As explained by the Sefer haIkkarim, only a willful act is punished by the Torah; once one has grown out of the mindset of cheit and done tshuvah, in retrospect, the act of sin was not willful and premeditated, but just a chance occurance. Is that opportunity to reflect on one’s will and undo a prior action a function of the model of the doctor, or a function of the model of the king? Is it implicitly part of the nature of reality, or is it a function of a special grace made possible by Hashem’s direct intercession and rachmanus? R’ Levi understood that a person can accomplish the totality of the tshuvah process through his/her own efforts – ad v’ad b’chlal. R’ Levi davka quotes the pasuk in Hoshea of “shuvah yisrael” and not the pasuk of “v’shavta” in P’ Nitzavim because the parsha in Nitzavim ends “v’shav Hashem Elokecha es shevuscha” – it reflects tshuvah which does not go all the way to accomplishing its goals but needs Hashem to reach out and help.

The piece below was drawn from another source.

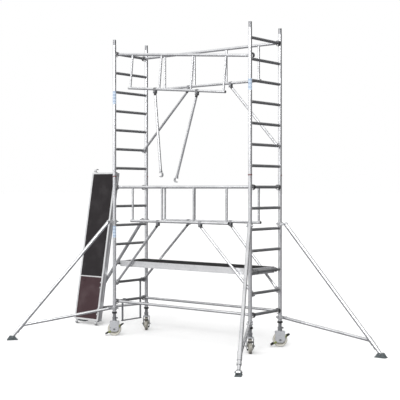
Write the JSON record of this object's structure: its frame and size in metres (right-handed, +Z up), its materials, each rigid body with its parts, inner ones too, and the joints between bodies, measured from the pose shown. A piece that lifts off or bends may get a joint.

R’ Yochanan on the one hand tells us that man’s efforts alone leave a residue of cheit – ad v’lo ad b’chlal. On the other hand, if such a residue of cheit remained, how do we understand the analogy to a woman remarrying her husband? Drinking even a drop of poison with the best intentions can nonetheless prove fatal - tshuvah must eliminate cheit completely! The gemara’s answer distinguishing the tzibur from the individual perhaps revolves around the distinction between the model of the doctor and the model of the king. The tshuvah of the individual is of a personal nature and is not all-encompassing. It cannot catapult the world as a whole to a higher plane, and does not even completely eliminate the poison of cheit, but instead relies on the benevolence of the king to reach out to pull us up the final rungs of the ladder we climb ad v’lo ad b’chlal. However, the power of the tzibur is such that their tshuvah brings correction not just to each person’s life, but to the world as a whole – gedolah tshuvah she’mevi'ah refuah la’olam. Refuah is the role of the doctor. When the community as a whole elevates their entire environment, the complete elimnination of cheit is a natural byproduct of the tshuvah process. Shuva yisrael, this time of year when we all work together, ad Hashem Elokecha, ad v'ad b'chlal, to the highest reaches of the kisa hakavod.
(adapted from an approach based on Rav Kook’s Orot Tshuvah).
Perhaps another aspect is if one considers oneself as being the tzibur: that one is doing teshuvah not only for oneself but for one's community, and ultimately for all Israel--and the reaching out involved in this makes the teshuvah that much more powerful.